- Born: June 6, 1919
- Died: December 26, 2012 (aged 93)
- Education: University of Pennsylvania (PhD, 1946)
- Scientific career
- Workplaces: Yale University; Institute for Advanced Study; University of Illinois at Urbana-Champaign;
- Thesis: On the Representation of a Number as a Sum of Three Squares (1946)
- Doctoral advisor: Hans Adolph Rademacher
- Doctoral students: Marvin Knopp; Kevin McCurley; George B. Purdy; Claudia Spiro;

= Paul T. Bateman =

American mathematician (1919-2012)

Paul Trevier Bateman (June 6, 1919 – December 26, 2012) was an American number theorist, known for formulating the Bateman–Horn conjecture on the density of prime number values generated by systems of polynomials and the New Mersenne conjecture relating the occurrences of Mersenne primes and Wagstaff primes.

Born in Philadelphia, Bateman received his Ph.D. from the University of Pennsylvania in 1946, under the supervision of Hans Rademacher. After temporary positions at Yale University and the Institute for Advanced Study, he joined in 1950 the mathematics department at the University of Illinois at Urbana-Champaign, where he was department chair for 15 years and was subsequently an emeritus professor. He was the doctoral advisor of 20 students, including Marvin Knopp, Kevin McCurley, George B. Purdy, and Claudia Spiro.

Bateman was a member of the American Mathematical Society for 71 years. He served as an associate secretary for 16 years, a member of the board of trustees for 4 years, and a member of the Mathematical Reviews Committee for 5 years.

==Textbooks==
Bateman was a coauthor of Analytic Number Theory: An Introductory Course. He was also a contributor to the second edition of the textbook Elementary Number Theory, a translation into English of Edmund Landau's German language text Elementare Zahlentheorie.

==Personal information==
Bateman attended Upper Moreland High School, which recognized his accomplishments by inducting him into its Hall of Fame in 1999. He was department head at the University of Illinois at Urbana-Champaign for 15 years, and had a flair for the dramatic, which led to his being called P. T. Barnum. In the Christmas skit one year the students had a character called Batman, with aluminum foil on his head to simulate baldness. Not to be outdone, at the following year's skit Bateman himself appeared in a Batman costume.

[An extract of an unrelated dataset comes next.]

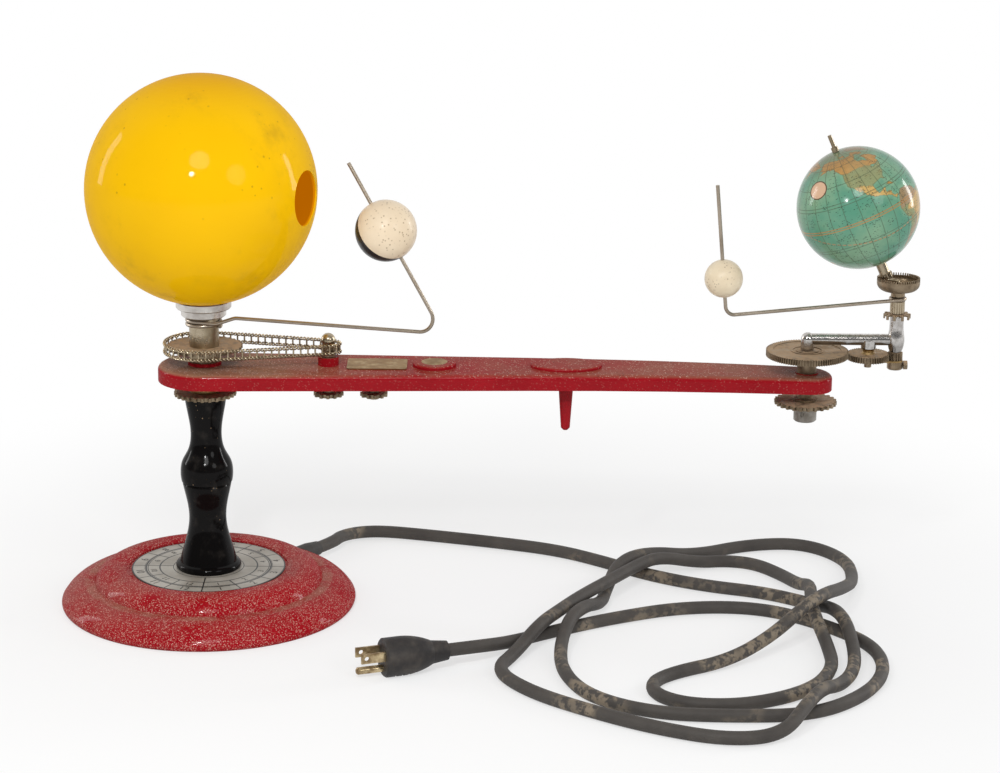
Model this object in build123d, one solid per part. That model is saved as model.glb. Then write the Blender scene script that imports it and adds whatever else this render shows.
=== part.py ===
from build123d import *
import math
import os

# Orrery: Sun, Venus, Earth and Moon on a hand-turned arm, driven by sprockets, a ladder chain and gears
# Millimetres. Z is up, X runs along the arm at rest, Y points to the back.
# The origin is on the table, under the middle of the column.

# Fits
RUN = 0.05                 # radial clearance of a shaft that turns or slides in its bore
SEAT = 0.04                # radial clearance of pieces fixed together
GAP = 0.3                  # end play between pieces that turn against each other

# Base
BASE_R = 98.5
BASE_WALL = 5.0
VALLEY_R = 76.4
VALLEY_Z = 16.2
TIER_TOP_R = 62.0
TIER_TOP_Z = 26.6
COVER_T = 1.6
COVER_R = 84.0
DIAL_R = 51.4
DIAL_RECESS_R = 53.2
DIAL_T = 0.8
DIAL_SEAT_Z = 23.8
BASE_BOSS_R = 16.0

# Column: radius at each height above the dial, from the foot ring up to the sprocket
COLUMN_TOP_Z = 144.6
COLUMN_FOOT_R = 21.8

# Stem, the hollow rod that holds the stand together and carries the lamp
STEM_R = 5.0
STEM_BORE_R = 3.2
STEM_TOP_Z = 205.0
STEM_NUT_R = 9.0
STEM_NUT_T = 6.0

# Ladder chain and its sprockets
CHAIN_PITCH = 4.8
CHAIN_LINKS = 57
CHAIN_WIRE = 1.1           # thickness of the chain's side strands and rungs
CHAIN_HEIGHT = 6.3
CHAIN_RUNG = 0.9
CHAIN_PLAY = 0.2           # between the rungs and the teeth that pass inside them
FIXED_TEETH = 26
VENUS_DRIVE_TEETH = 12
TENSIONER_TEETH = 11
VENUS_TOP_TEETH = 10
VENUS_SLEEVE_TEETH = 34
LOWER_SPROCKET_T = 2.4
UPPER_SPROCKET_T = 1.6
CHAIN_Z = 177.7            # middle of the upper chain
LOWER_TOOTH = 1.7          # how far the bare lower sprockets' teeth stand out

# Arm
ARM_R_COLUMN = 30.8
ARM_R_EARTH = 17.0
ARM_LENGTH = 397.2         # column axis to Earth-end shaft
ARM_T = 10.4
ARM_WALL = 3.2
ARM_ROOF = 3.4
ARM_BOTTOM_Z = 155.5
ARM_LEVEL_X = 215.0        # the arm is level as far as here, then droops
ARM_DROOP = 3.6
ARM_EDGE_R = 3.2
COLUMN_BOSS_R = 11.0
COLUMN_BOSS_H = 2.4
EARTH_BOSS_R = 7.6
EARTH_BOSS_H = 1.2
VENUS_SHAFT_X = 81.6
VENUS_BOSS_R = 6.8
VENUS_BOSS_TOP_Z = 171.6
TENSIONER_X = 111.6
ROUND_PAD_X = 151.6
ROUND_PAD_R = 14.3
ROUND_PAD_H = 2.6
INLAY_R = 8.6
INLAY_T = 0.6
HANDLE_X = 238.5
OVAL_PAD_LENGTH = 47.0
OVAL_PAD_WIDTH = 30.0
OVAL_PAD_H = 2.0
HANDLE_TOP_R = 4.95
HANDLE_TIP_R = 3.0
HANDLE_LENGTH = 33.0
HANDLE_SCREW_R = 1.6
PLATE_X = 113.8
PLATE_Y = 0.5
PLATE_LENGTH = 39.5
PLATE_WIDTH = 25.0
PLATE_T = 0.8

# Hub of the arm on the stem, and the Venus sleeve that turns on it
HUB_BUSH_R = 7.4
HUB_FLANGE_R = 10.5
THRUST_WASHER_T = 1.2
SLEEVE_R = 9.8
SLEEVE_TOP_Z = 198.0
VENUS_SHAFT_R = 2.0
CAP_NUT_R = 4.8

# Sun
SUN_R = 75.5
SUN_Z = 283.1
SUN_WALL = 2.2
SUN_HOLE_R = 18.0
SUN_HOLE_AZIMUTH = -19.0
COLLAR_FLANGE_R = 18.2
COLLAR_CUP_R = 14.8
COLLAR_FLOOR_Z = 198.6
COLLAR_FLOOR_T = 1.8
COLLAR_STEP_Z = 204.3
SOCKET_R = 11.0
SOCKET_TOP_Z = 226.0
BULB_R = 16.0

# Wires that carry Venus and the Moon
WIRE_R = 1.2
VENUS_COIL_Z = 196.6        # top of the coil, where the wire leaves it
VENUS_COIL_RISE = 2.7
VENUS_COIL_TURNS = 1.75
COIL_SIDES = 12            # the coil is bent from this many short runs a turn
COIL_PLAY = 0.05
VENUS_LEVEL = 13.0         # the wire runs level this far, clear of the collar above it
VENUS_WIRE_Z = 201.6
VENUS_CORNER = (158.3, -55.8, 202.5)
VENUS_TIP = (97.5, -34.3, 308.6)
VENUS_BALL_UP = 75.0       # from the wire's corner to the middle of the ball
VENUS_BALL_R = 19.8
VENUS_BEND_R = 9.0
MOON_LOOP_Z = 213.95
MOON_CORNER = (339.5, -46.0, 213.4)
MOON_TIP = (331.8, -45.0, 298.2)
MOON_BALL_UP = 24.4
MOON_BALL_R = 12.3
MOON_BEND_R = 6.5

# Gears of the Earth end
MODULE = 0.55
FIXED_GEAR_TEETH = 97
IDLER_TEETH = 49
PINION_TEETH = 16
FIXED_GEAR_TOP_Z = 178.4
FIXED_GEAR_T = 4.0
FIXED_GEAR_HUB_R = 6.4
IDLER_Z = 172.6
IDLER_T = 4.0
IDLER_BUSH_R = 4.6
IDLER_BUSH_TOP_Z = 180.1
IDLER_STUD_R = 1.5
PINION_Z = 172.4
PINION_T = 5.1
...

As department head, Bateman was a great believer in the committee of one because it made committee meetings unnecessary. Ph.D. candidates had to pass an oral exam in either German, Russian or French. It happened that Philippe Tondeur was fluent in those three languages, and so Bateman gave him the job of examining all the candidates. Bateman served as Problems editor of The American Mathematical Monthly from 1986 to 1991. His first act was to solve all the problems in the backlog. He visited the Institute for Advanced Study three times.